Begin with the line containing "shank = Pos(0, 0, -screw_length" and end with the line containing "cover_top = 40.8"; set down that block verbatim and nothing else.

⁂

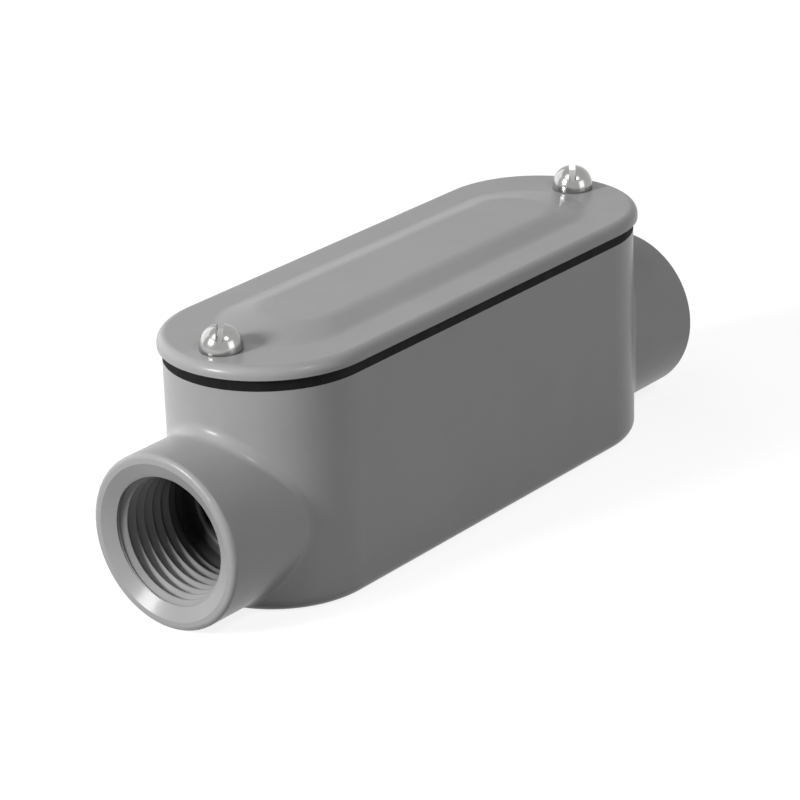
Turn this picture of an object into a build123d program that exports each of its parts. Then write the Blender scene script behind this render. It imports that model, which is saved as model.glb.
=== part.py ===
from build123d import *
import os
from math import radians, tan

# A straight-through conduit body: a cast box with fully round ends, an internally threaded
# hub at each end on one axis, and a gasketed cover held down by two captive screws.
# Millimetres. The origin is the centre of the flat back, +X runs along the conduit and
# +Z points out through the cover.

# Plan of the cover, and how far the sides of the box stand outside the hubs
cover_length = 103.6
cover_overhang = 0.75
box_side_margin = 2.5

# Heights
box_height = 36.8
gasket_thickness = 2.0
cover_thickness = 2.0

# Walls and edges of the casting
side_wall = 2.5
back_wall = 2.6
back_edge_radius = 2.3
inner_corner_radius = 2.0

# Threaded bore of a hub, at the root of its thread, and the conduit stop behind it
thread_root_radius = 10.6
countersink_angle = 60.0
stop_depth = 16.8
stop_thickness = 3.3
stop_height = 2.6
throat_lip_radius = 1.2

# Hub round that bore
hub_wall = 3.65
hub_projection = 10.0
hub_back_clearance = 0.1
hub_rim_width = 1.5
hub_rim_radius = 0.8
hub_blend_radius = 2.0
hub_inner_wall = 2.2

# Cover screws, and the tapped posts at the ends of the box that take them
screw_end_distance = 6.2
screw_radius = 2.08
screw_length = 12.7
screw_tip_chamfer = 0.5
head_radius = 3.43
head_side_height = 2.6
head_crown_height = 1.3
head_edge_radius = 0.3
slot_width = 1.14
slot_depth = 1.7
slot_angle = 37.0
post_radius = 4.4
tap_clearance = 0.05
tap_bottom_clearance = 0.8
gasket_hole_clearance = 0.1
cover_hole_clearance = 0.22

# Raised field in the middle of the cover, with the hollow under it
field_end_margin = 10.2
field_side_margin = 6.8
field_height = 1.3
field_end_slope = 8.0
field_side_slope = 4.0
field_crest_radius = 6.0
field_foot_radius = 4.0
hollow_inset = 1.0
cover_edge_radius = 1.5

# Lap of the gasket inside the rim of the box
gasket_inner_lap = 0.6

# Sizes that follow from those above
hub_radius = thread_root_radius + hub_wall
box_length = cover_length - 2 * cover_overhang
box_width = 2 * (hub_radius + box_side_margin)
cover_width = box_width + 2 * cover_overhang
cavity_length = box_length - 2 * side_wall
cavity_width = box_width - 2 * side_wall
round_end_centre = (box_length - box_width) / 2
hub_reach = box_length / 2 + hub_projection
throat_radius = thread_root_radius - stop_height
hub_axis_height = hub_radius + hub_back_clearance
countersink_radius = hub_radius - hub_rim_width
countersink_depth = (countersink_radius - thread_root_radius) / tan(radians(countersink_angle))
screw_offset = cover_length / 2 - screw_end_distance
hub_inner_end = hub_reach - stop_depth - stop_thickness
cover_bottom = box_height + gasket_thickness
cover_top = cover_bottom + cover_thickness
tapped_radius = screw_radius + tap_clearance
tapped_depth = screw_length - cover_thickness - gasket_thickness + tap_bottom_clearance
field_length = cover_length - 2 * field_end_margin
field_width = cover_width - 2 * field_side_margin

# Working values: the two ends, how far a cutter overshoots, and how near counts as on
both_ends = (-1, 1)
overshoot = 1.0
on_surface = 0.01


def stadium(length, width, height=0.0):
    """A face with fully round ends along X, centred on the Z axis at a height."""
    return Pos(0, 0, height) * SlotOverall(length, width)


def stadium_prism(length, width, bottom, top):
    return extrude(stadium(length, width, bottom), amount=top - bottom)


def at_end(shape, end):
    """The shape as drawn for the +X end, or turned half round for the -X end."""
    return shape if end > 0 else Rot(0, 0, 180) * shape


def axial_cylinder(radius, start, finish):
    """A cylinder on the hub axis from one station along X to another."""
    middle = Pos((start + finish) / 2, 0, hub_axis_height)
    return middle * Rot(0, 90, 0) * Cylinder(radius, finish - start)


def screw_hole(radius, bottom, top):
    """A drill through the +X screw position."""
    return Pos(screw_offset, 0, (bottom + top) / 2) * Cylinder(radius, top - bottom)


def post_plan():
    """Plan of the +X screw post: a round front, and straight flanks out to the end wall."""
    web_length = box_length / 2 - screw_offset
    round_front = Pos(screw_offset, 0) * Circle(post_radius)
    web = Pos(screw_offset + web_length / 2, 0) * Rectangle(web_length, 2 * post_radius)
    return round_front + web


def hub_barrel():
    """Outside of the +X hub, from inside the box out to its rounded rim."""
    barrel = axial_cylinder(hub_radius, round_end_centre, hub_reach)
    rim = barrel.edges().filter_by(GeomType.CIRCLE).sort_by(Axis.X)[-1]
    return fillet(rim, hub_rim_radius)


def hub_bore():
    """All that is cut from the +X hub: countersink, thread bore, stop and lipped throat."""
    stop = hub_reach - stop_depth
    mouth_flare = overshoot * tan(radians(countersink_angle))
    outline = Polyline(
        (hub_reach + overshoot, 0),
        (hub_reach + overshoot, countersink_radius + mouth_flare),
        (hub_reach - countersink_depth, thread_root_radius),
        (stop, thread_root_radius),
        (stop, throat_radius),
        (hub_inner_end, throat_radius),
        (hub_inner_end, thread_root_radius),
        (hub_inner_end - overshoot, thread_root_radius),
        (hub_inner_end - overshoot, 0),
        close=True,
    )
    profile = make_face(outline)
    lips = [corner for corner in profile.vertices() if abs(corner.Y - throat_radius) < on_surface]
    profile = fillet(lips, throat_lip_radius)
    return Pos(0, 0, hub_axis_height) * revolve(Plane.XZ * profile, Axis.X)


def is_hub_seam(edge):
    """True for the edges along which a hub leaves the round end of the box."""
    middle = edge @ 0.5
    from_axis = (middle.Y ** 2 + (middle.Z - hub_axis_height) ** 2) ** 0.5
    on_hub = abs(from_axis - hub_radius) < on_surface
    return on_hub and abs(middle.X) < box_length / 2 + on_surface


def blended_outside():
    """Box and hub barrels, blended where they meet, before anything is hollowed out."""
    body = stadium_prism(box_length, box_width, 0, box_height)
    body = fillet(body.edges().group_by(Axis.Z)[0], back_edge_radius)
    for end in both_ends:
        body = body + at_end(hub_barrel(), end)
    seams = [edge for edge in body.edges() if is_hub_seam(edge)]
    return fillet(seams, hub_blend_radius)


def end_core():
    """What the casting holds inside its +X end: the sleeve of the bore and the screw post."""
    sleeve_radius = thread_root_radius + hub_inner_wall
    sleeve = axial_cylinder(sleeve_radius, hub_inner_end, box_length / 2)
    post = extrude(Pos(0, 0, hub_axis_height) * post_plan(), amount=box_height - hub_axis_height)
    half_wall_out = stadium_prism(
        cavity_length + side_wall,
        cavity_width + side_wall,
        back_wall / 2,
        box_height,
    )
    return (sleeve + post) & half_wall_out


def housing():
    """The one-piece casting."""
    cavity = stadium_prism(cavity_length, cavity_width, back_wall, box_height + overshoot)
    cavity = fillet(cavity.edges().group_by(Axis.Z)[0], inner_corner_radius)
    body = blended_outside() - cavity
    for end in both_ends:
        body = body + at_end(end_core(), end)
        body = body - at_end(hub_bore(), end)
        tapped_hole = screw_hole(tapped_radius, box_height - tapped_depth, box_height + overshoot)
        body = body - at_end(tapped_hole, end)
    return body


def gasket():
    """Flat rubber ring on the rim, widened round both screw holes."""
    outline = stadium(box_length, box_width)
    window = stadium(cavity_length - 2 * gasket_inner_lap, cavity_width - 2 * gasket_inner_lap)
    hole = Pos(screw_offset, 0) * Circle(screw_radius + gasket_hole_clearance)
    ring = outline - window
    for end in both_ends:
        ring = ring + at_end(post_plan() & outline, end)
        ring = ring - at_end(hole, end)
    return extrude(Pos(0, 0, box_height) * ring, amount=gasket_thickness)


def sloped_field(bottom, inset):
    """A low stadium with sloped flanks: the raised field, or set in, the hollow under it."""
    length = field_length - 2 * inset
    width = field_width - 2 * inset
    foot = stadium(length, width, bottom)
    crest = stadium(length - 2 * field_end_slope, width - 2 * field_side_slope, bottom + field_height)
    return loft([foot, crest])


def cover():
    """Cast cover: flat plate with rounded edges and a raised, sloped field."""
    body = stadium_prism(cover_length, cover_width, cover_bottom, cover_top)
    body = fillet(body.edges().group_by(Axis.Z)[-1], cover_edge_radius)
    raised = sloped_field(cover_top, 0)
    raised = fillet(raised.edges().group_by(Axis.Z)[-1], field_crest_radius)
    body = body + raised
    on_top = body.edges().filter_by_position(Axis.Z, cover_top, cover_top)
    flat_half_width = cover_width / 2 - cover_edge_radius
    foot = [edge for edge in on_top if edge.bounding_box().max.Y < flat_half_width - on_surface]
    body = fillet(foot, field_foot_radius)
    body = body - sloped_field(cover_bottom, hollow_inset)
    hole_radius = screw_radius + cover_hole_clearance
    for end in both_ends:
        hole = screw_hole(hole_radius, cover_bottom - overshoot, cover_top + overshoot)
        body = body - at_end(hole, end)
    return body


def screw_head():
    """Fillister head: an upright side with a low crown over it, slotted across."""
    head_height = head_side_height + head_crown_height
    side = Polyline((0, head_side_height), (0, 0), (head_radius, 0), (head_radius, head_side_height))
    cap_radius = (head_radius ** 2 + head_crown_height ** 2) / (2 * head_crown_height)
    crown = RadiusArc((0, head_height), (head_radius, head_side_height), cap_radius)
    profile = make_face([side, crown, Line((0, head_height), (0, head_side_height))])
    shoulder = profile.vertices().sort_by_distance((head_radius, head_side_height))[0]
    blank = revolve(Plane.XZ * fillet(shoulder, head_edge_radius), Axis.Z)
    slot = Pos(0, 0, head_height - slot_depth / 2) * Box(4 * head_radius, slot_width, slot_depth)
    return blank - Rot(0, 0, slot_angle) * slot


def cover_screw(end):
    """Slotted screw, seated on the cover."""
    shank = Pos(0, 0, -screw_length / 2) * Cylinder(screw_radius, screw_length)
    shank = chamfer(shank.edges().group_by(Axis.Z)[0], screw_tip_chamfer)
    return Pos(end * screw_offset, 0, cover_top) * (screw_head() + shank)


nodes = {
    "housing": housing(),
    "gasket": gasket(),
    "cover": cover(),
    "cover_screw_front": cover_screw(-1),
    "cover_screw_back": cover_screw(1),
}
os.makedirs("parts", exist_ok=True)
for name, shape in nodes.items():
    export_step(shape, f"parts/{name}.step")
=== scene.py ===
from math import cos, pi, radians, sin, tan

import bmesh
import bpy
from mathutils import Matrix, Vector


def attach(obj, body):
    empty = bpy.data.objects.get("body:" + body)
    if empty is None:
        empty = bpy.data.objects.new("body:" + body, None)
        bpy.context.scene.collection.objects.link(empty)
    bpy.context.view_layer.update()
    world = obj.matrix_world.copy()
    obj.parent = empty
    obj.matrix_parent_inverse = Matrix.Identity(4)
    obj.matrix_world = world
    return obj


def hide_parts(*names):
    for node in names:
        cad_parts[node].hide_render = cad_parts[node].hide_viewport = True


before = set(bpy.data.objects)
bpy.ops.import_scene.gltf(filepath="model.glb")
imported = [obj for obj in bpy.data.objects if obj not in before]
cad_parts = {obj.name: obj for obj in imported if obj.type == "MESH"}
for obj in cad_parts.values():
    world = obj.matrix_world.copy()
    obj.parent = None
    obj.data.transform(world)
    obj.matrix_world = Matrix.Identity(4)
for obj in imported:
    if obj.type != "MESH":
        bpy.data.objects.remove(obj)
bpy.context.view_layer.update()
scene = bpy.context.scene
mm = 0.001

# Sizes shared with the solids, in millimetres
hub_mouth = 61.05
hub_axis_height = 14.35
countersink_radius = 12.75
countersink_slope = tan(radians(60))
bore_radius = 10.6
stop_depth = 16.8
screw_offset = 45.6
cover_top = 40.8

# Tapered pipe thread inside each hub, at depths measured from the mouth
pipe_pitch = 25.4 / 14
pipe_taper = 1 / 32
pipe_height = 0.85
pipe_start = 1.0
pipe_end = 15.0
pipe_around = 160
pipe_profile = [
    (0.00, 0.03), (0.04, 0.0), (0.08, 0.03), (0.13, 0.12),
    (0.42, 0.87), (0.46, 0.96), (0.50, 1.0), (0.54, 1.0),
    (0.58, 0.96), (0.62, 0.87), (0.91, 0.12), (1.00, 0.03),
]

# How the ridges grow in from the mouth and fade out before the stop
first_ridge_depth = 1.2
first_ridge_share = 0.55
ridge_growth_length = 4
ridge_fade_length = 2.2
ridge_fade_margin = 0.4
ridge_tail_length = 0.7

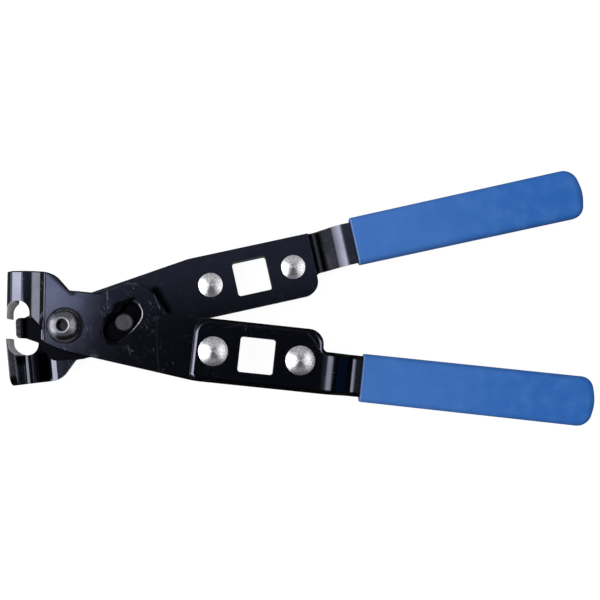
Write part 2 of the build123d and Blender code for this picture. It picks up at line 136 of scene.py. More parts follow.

⁂

▶ **EXERCISE RESULT**:
    shank = Pos(0, 0, -screw_length / 2) * Cylinder(screw_radius, screw_length)
    shank = chamfer(shank.edges().group_by(Axis.Z)[0], screw_tip_chamfer)
    return Pos(end * screw_offset, 0, cover_top) * (screw_head() + shank)


nodes = {
    "housing": housing(),
    "gasket": gasket(),
    "cover": cover(),
    "cover_screw_front": cover_screw(-1),
    "cover_screw_back": cover_screw(1),
}
os.makedirs("parts", exist_ok=True)
for name, shape in nodes.items():
    export_step(shape, f"parts/{name}.step")
=== scene.py ===
from math import cos, pi, radians, sin, tan

import bmesh
import bpy
from mathutils import Matrix, Vector


def attach(obj, body):
    empty = bpy.data.objects.get("body:" + body)
    if empty is None:
        empty = bpy.data.objects.new("body:" + body, None)
        bpy.context.scene.collection.objects.link(empty)
    bpy.context.view_layer.update()
    world = obj.matrix_world.copy()
    obj.parent = empty
    obj.matrix_parent_inverse = Matrix.Identity(4)
    obj.matrix_world = world
    return obj


def hide_parts(*names):
    for node in names:
        cad_parts[node].hide_render = cad_parts[node].hide_viewport = True


before = set(bpy.data.objects)
bpy.ops.import_scene.gltf(filepath="model.glb")
imported = [obj for obj in bpy.data.objects if obj not in before]
cad_parts = {obj.name: obj for obj in imported if obj.type == "MESH"}
for obj in cad_parts.values():
    world = obj.matrix_world.copy()
    obj.parent = None
    obj.data.transform(world)
    obj.matrix_world = Matrix.Identity(4)
for obj in imported:
    if obj.type != "MESH":
        bpy.data.objects.remove(obj)
bpy.context.view_layer.update()
scene = bpy.context.scene
mm = 0.001

# Sizes shared with the solids, in millimetres
hub_mouth = 61.05
hub_axis_height = 14.35
countersink_radius = 12.75
countersink_slope = tan(radians(60))
bore_radius = 10.6
stop_depth = 16.8
screw_offset = 45.6
cover_top = 40.8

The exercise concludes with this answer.